Известно, что Виалатт несколько свободно вел себя в отношении Кафки; именно поэтому издательство «Галлимар» захотело исправить его переводы, чтобы издать романы Кафки в серии «Плеяда» в 1976 году. Но наследники Виалатта воспротивились этому; и, таким образом, было принято небывалое решение: романы Кафки были опубликованы в изобилующих ошибками переводах Виалатта, но одновременно редактор Клод Давид поместил в конце книги свои собственные исправления перевода в виде бесчисленных примечаний, и, таким образом, дабы закрепить в памяти «хороший» перевод, читатель вынужден без конца переворачивать страницы, обращаясь к примечаниям.

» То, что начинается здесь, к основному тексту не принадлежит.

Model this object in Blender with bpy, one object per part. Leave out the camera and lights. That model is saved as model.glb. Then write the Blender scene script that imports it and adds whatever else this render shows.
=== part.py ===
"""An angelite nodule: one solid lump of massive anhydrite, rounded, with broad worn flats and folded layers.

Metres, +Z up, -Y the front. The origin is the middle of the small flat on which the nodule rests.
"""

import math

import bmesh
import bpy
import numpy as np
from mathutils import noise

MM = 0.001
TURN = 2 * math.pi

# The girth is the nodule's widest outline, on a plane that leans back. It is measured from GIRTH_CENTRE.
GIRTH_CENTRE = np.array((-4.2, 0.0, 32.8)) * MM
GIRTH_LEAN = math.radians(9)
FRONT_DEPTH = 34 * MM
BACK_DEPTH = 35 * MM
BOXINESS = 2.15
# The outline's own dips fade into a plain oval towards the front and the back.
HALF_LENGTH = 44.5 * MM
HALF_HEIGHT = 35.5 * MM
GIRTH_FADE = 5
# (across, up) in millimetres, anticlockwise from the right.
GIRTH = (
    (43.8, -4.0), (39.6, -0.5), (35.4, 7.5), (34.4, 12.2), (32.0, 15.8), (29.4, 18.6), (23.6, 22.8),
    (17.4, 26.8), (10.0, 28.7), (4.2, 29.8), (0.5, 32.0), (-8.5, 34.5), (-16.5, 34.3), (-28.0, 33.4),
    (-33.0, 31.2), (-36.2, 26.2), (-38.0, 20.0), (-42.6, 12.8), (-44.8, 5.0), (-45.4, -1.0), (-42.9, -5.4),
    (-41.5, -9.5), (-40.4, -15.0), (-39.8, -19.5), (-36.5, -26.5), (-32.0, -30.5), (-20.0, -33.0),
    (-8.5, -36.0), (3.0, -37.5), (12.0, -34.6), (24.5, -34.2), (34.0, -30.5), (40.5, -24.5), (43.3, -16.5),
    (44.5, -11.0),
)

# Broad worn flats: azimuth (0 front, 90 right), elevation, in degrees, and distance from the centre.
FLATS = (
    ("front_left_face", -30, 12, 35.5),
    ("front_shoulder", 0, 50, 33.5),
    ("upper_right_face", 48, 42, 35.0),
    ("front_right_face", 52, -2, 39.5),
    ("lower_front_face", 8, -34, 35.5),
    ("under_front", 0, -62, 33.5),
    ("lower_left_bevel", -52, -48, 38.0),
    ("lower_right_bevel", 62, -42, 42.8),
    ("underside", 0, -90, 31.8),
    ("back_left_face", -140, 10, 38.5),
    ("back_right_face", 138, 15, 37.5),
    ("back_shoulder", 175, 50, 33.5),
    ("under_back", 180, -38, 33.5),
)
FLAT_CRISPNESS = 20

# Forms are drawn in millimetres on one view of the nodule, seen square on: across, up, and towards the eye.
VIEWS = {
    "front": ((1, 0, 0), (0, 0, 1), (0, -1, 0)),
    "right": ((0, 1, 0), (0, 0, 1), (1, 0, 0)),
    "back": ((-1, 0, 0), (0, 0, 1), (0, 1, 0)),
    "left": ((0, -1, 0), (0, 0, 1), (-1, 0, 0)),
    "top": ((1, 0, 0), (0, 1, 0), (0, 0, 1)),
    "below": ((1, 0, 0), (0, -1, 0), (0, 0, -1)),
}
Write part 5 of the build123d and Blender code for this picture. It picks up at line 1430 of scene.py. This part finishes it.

Сочетание перевода Виалатта с исправлениями в конце книги представляют собой второй перевод на французский, который я позволил себе для большей простоты обозначить только фамилией Давид:
«Так текли часы, часы смешанного дыхания, учащенного биения сердец, часы, во время которых у К. постоянно создавалось впечатление, что он сбился с пути, что он углубился дальше, чем любой другой человек до него; он был в чужой стране, где самый воздух не имел ничего общего с воздухом его родной страны; чуждость этой страны вызывала удушье, но тем не менее среди этих сумасшедших соблазнов лишь оставалось все шагать вперед, все дальше сбиваться с пути».
Огромная заслуга Бернара Лортолари состоит в том, что, будучи абсолютно не удовлетворенным существующими переводами, он перевел заново романы Кафки. Его перевод Замка датирован 1984 годом:
«Вот так текли часы, часы смешанных вздохов, бьющихся вместе сердец, часы, во время которых у К. непрерывно было чувство, что он сбивается с пути или же что он продвинулся вперед так далеко, как ни один прежде человек в чужих краях, где даже в самом воздухе не было ни одной частицы, которую можно было найти в воздухе его родной страны, где оставалось лишь задохнуться от этой чуждости, не имея, впрочем, возможности сделать что-то иное среди этих бессмысленных соблазнов, как продолжать все сильнее сбиваться с пути».